The average rate on a 30-year fixed-rate mortgage was 8.16 percent for the week ending April 21, an increase from 8.12 percent a week earlier.
A year ago, the same mortgage stood at 6.88 percent.
The average for a 15-year fixed-rate mortgage stood at 7.82 percent, up from 7.76 percent the previous week. Twelve months ago the same rate averaged 6.51 percent.
A one-year adjustable rate mortgage (ARM) averaged 6.76 percent, down from 6.86 percent a week earlier.
The same mortgage averaged 5.56 percent a year ago.
"The recent rise in the Consumer Price Index spooked the financial market, pushing interest rates a little higher this week," said Frank Nothaft, deputy chief economist for Freddie Mac. "The decline in housing starts, however, mitigated concern that the economy is growing to fast and led to confidence that the Fed's actions are having the desired results."
[Click here to see a breakdown of U.S. mortgage rates by region.]
Nothaft said it was important to note that throughout the uncertainty in the financial sector, mortgage rates have remained stable and affordable.

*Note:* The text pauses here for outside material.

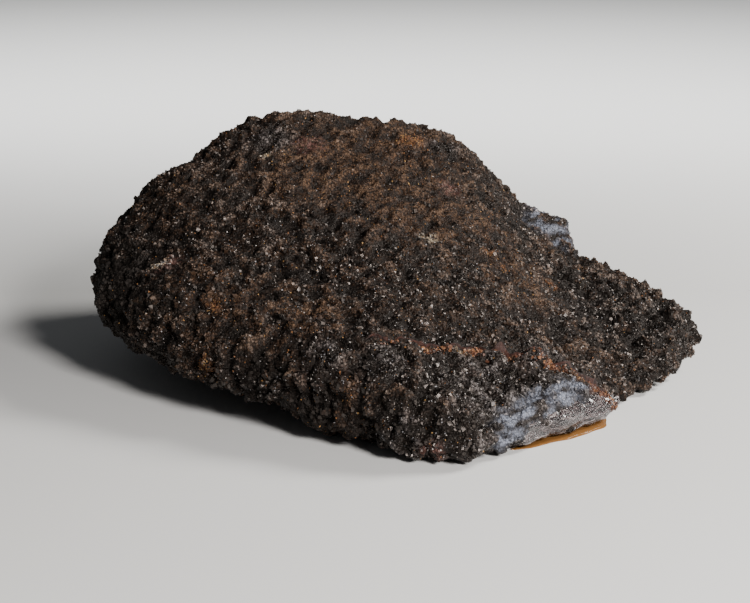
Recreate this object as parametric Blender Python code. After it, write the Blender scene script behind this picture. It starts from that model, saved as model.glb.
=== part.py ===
"""A whole smoked roast: one slab of meat in a dark bark, humped at the back and thin on the right.

Lengths are in metres, +Z is up, and +Y points away from the side where a slice has been started.
The origin is the middle of the base. The roast is shaped from a ball of square faces: every point
of the ball is carried out to the plan outline, and up to the top surface or down to the base.
"""

import math

import bmesh
import bpy
from mathutils import Vector, noise

MM = 0.001

# How many faces the ball has along each edge of its six sides
GRID = 28

# The plan outline, as reach from the middle at a compass bearing (0 is +X, 90 is +Y)
OUTLINE = (
    (-102, 137 * MM),
    (-81, 160 * MM),
    (-62, 141 * MM),
    (-45, 135 * MM),
    (-28, 127 * MM),
    (-10, 144 * MM),
    (8, 158 * MM),
    (38, 160 * MM),
    (62, 158 * MM),
    (92, 146 * MM),
    (122, 150 * MM),
    (152, 157 * MM),
    (175, 155 * MM),
    (197, 141 * MM),
    (222, 127 * MM),
    (240, 125 * MM),
)

# By bearing: the height at which the side stands out furthest, how square its shoulder is above
# that height, and how square it is below
SIDE = (
    (-100, 15 * MM, 3.1, 3.4),
    (-81, 12 * MM, 2.5, 5.0),
    (-60, 7 * MM, 2.1, 4.6),
    (-40, 6 * MM, 2.1, 4.6),
    (-12, 11 * MM, 3.0, 3.0),
    (8, 13 * MM, 3.0, 2.6),
    (45, 18 * MM, 2.9, 2.4),
    (95, 44 * MM, 3.6, 2.6),
    (150, 46 * MM, 3.0, 2.4),
    (182, 37 * MM, 2.1, 2.1),
    (205, 32 * MM, 2.3, 2.0),
    (235, 24 * MM, 2.6, 2.1),
)

# How much of the underside is trimmed flat, to rest on
BASE_TRIM = 1.8 * MM

# The hump and the thin right lobe are two sloping tops, blended over a shoulder along X
HUMP_HEIGHT = 73 * MM
HUMP_RISE_Y = 0.295
HUMP_CURVE_Y = 1.05
HUMP_RISE_X = -0.10
LOBE_HEIGHT = 26 * MM
LOBE_RISE_Y = 0.17
SHOULDER_FROM = 12 * MM
SHOULDER_TO = 122 * MM

# Broad swellings and hollows of the top: centre X, centre Y, spread and height
SWELLINGS = (
    (-70 * MM, 94 * MM, 28 * MM, 11 * MM),
    (-126 * MM, 50 * MM, 34 * MM, -2 * MM),
    (74 * MM, -96 * MM, 29 * MM, 22 * MM),
    (24 * MM, -104 * MM, 24 * MM, -7 * MM),
    (36 * MM, -134 * MM, 19 * MM, -10 * MM),
    (52 * MM, 92 * MM, 22 * MM, 2 * MM),
    (148 * MM, 12 * MM, 20 * MM, 5 * MM),
)

# A knob of fat that stands out of the back right edge
FAT_CENTRE = Vector((84 * MM, 116 * MM, 40 * MM))
FAT_SPREAD = 16 * MM
FAT_DEPTH = 15 * MM

# Broad lumps, knobs and the furrows that run down the steep sides
LUMP_SPAN = 34 * MM
LUMP_DEPTH = 3.4 * MM
KNOB_SPAN = 15 * MM
KNOB_DEPTH = 1.8 * MM
FURROW_SPAN = 21 * MM
FURROW_DEPTH = 2.6 * MM
FURROW_LEAN = 0.55
RELIEF_FADE = 9 * MM

# The slice that has been started: a slit across the front, from a point on the top to its open end
CUT_START = Vector((-14 * MM, -113 * MM, 46 * MM))
CUT_END = Vector((104 * MM, -81 * MM, 3 * MM))
CUT_WIDTH = 2.4 * MM
CUT_TIP_WIDTH = 0.8 * MM
CUT_ABOVE = 30 * MM

BARK_COLOUR = (0.028, 0.019, 0.014, 1.0)
BARK_ROUGHNESS = 0.55


def clear_scene():
    """Remove whatever the file opened with."""
    for ob in list(bpy.data.objects):
        bpy.data.objects.remove(ob, do_unlink=True)


def collection(name):
    """A new collection in the scene."""
    group = bpy.data.collections.new(name)
    bpy.context.scene.collection.children.link(group)
    return group


def round_the_ring(table, bearing, column):
    """Read one column of a table by bearing, eased between its rows all the way round."""
    bearing = (bearing - table[0][0]) % 360 + table[0][0]
    rows = table + ((table[0][0] + 360,) + table[0][1:],)
    for before, after in zip(rows, rows[1:]):
        if bearing <= after[0]:
            share = (bearing - before[0]) / (after[0] - before[0])
            eased = share * share * (3 - 2 * share)
            blend = (share + eased) / 2
            return before[column] + (after[column] - before[column]) * blend
    return rows[-1][column]


def smooth_step(value, start, stop):
    """0 before start, 1 after stop, eased between."""
    share = min(max((value - start) / (stop - start), 0.0), 1.0)
    return share**3 * (share * (6 * share - 15) + 10)


def swelling(distance, spread, height):
    """A smooth bump's height at a distance from its centre."""
    return height * math.exp(-((distance / spread) ** 2))


def top_height(x, y):
    """The height of the top over a point of the plan, before its edge is rounded."""
    hump = HUMP_HEIGHT + HUMP_RISE_X * x + HUMP_RISE_Y * y + HUMP_CURVE_Y * y * y
    lobe = LOBE_HEIGHT + LOBE_RISE_Y * y
    height = hump + (lobe - hump) * smooth_step(x, SHOULDER_FROM, SHOULDER_TO)
    for centre_x, centre_y, spread, rise in SWELLINGS:
        height += swelling(math.hypot(x - centre_x, y - centre_y), spread, rise)
    return height


def on_roast(direction):
    """Carry a point of the unit ball to the roast's smooth surface."""
    upper = direction.z > 0
    bearing = math.degrees(math.atan2(direction.y, direction.x))
    reach = round_the_ring(OUTLINE, bearing, 1)
    side = round_the_ring(SIDE, bearing, 1)
    squareness = round_the_ring(SIDE, bearing, 2 if upper else 3)
    slope = math.asin(min(abs(direction.z), 1.0))
    out = math.cos(slope) ** (2 / squareness)
    rise = math.sin(slope) ** (2 / squareness)
    x = out * reach * math.cos(math.radians(bearing))
    y = out * reach * math.sin(math.radians(bearing))
    if upper:
        return Vector((x, y, side + (top_height(x, y) - side) * rise))
    return Vector((x, y, side * (1 - rise) - BASE_TRIM * rise))


def relief(point, normal):
    """How far the bark stands out from the smooth surface."""
    depth = LUMP_DEPTH * noise.noise(point / LUMP_SPAN)
    depth += KNOB_DEPTH * noise.noise(point / KNOB_SPAN + Vector((7.0, 3.0, 5.0)))
    steep = 1 - abs(normal.z)
    along = point.x - point.y + FURROW_LEAN * point.z
    wander = 2 * noise.noise(point / (2 * LUMP_SPAN))
    furrow = abs(math.sin(math.pi * along / FURROW_SPAN + wander)) ** 3
    depth -= FURROW_DEPTH * steep * furrow
    depth += swelling((point - FAT_CENTRE).length, FAT_SPREAD, FAT_DEPTH)
    return depth


def roughen(bm):
    """Push the points of the smooth roast along their normals, and keep its base flat."""
    bm.normal_update()
    steps = []
    for vert in bm.verts:
        fade = min(max(vert.co.z / RELIEF_FADE, 0.0), 1.0)
        steps.append(vert.normal * relief(vert.co, vert.normal) * fade)
    for vert, step in zip(bm.verts, steps):
        vert.co += step
        vert.co.z = max(vert.co.z, 0.0)


def shape_roast():
    """The roast as a mesh centred on its base, and the shift that centred it."""
    bm = bmesh.new()
    bmesh.ops.create_cube(bm, size=2.0)
    bmesh.ops.subdivide_edges(bm, edges=bm.edges[:], cuts=GRID - 1, use_grid_fill=True)
    for vert in bm.verts:
        vert.co = on_roast(vert.co.normalized())
    roughen(bm)
    xs = [vert.co.x for vert in bm.verts]
    ys = [vert.co.y for vert in bm.verts]
    shift = Vector((-(min(xs) + max(xs)) / 2, -(min(ys) + max(ys)) / 2, 0.0))
    bmesh.ops.translate(bm, verts=bm.verts[:], vec=shift)
    bmesh.ops.recalc_face_normals(bm, faces=bm.faces[:])
    mesh = bpy.data.meshes.new("roast")
    bm.to_mesh(mesh)
    bm.free()
    mesh.shade_smooth()
    return mesh, shift


def shape_slit(shift):
    """The space that the first slice leaves: an upright wedge whose edge runs from start to end."""
    run = CUT_END - CUT_START
    across = Vector((-run.y, run.x, 0.0)).normalized()
    bm = bmesh.new()
    bmesh.ops.create_cube(bm, size=1.0)
    for vert in bm.verts:
        upper = vert.co.z > 0
        foot = CUT_END if vert.co.x > 0 else CUT_START
        width = CUT_WIDTH if upper else CUT_TIP_WIDTH
        lift = Vector((0.0, 0.0, CUT_ABOVE if upper else 0.0))
        vert.co = foot + shift + lift + across * width * vert.co.y
    bmesh.ops.recalc_face_normals(bm, faces=bm.faces[:])
    mesh = bpy.data.meshes.new("first slice")
    bm.to_mesh(mesh)
    bm.free()
    return mesh


def bark_material():
    """Almost black smoked crust."""
    material = bpy.data.materials.new("bark")
    material.use_nodes = True
    surface = material.node_tree.nodes["Principled BSDF"]
    surface.inputs["Base Color"].default_value = BARK_COLOUR
    surface.inputs["Roughness"].default_value = BARK_ROUGHNESS
    surface.inputs["Metallic"].default_value = 0.0
    return material


def main():
    """Build the roast and start its first slice."""
    clear_scene()
    parts = collection("barbecued roast")
    cutters = collection("cutters")
    mesh, shift = shape_roast()
    roast = bpy.data.objects.new("roast", mesh)
    roast.data.materials.append(bark_material())
    parts.objects.link(roast)
    slit = bpy.data.objects.new("first slice", shape_slit(shift))
    slit.hide_render = True
    slit.display_type = "WIRE"
    cutters.objects.link(slit)
    cut = roast.modifiers.new("first slice", "BOOLEAN")
    cut.operation = "DIFFERENCE"
    cut.solver = "EXACT"
    cut.object = slit


main()
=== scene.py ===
# %% [markdown]
# # A barbecued roast in its pepper bark
#
# This notebook dresses one smoked roast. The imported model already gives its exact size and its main
# forms: the hump, the thin lobe on the right, the knob of fat and the first slice. What is missing
# is everything that makes it look cooked: a craggy crust, thousands of grains of rub, the wet and
# fatty places, and the colours that run from black to warm brown.

import math
import random

import bmesh
import bpy
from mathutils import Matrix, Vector, noise


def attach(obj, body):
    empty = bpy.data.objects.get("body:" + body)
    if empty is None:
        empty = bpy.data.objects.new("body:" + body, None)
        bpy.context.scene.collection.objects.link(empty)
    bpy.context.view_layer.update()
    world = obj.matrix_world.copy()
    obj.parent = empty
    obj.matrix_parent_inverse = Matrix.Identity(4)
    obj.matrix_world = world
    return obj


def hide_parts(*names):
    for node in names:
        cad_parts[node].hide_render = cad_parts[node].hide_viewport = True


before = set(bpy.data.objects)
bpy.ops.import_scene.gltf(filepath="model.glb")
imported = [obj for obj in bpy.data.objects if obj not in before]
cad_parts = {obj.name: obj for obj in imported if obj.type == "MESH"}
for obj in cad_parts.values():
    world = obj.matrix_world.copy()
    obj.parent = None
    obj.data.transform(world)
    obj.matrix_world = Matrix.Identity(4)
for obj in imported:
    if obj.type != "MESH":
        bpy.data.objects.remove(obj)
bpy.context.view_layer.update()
MM = 0.001

# %% [markdown]
# ## The camera
#
# The camera looks slightly down on the roast through a long lens, from 235 mm above the ground that
# it lies on. The focal length is given in pixels of a picture 750 pixels wide, and turned into a
# lens for a sensor 36 mm wide. The camera's place is in the model's own frame, so nothing has to be
# fitted by eye later.

# %% Camera
PICTURE_WIDTH = 750
FOCAL_PIXELS = 1703
SENSOR_WIDTH = 36.0
LOOK_DOWN = math.radians(13.6)
CAMERA_PLACE = Vector((-0.0120, -0.8249, 0.235))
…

Freddie Mac (FRE: Research, Estimates), or the Federal Home Mortgage Corp., is a publicly traded company the government set up in 1970 to provide a flow of funds to mortgage lenders.
It buys mortgages from banks, bundles them, and then sells them as mortgage-backed securities. Its products and the products of other similar agencies have become increasingly popular as an alternative to government-backed bonds, particularly with international investors.